These Circuits average about a dozen active judges each, with far more on the massive Ninth Circuit, and fewer for the smaller Circuits such as the 1st Circuit. In total there are more than 100 federal appellate judges in the United States.

These Circuits have a duty to accept and hear appeals brought before them. Someone in a federal lawsuit has a right to appeal a district court decision to this level, and obtain a review of what the district court decided.

Because the U.S. Supreme Court considers only 1% of the cases brought before it, about 99% of the decisions by these Courts of Appeals are the last word in a lawsuit.

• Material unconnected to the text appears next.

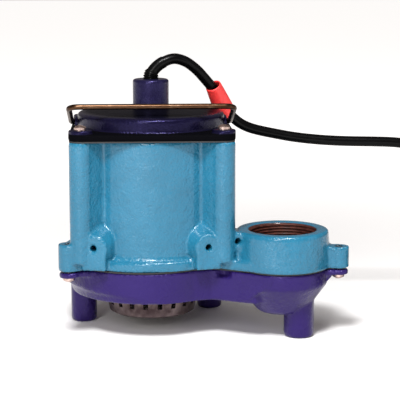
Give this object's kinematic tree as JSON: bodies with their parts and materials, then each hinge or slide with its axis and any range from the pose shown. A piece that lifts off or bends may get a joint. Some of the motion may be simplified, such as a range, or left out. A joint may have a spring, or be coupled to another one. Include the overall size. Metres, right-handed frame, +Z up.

A few of these Courts of Appeals are known to be conservative-leaning, while others are liberal-leaning in their viewpoint, often reflecting the political views of the region they represent.

A decision in one Court of Appeals does not bind (control) the decisions in other Courts of Appeals. However, it is common for a Court of Appeals to refer to decisions by other Courts of Appeals when resolving an issue before it, when there is no prior decision in its own Court of Appeals that controls the outcome.

Unlike the district court level, where decisions are rendered by only one "trial" judge, the decisions rendered by each Court of Appeals is by a 3-judge panel. It is an odd rather than even number in order to reduce the possibility of a tie vote.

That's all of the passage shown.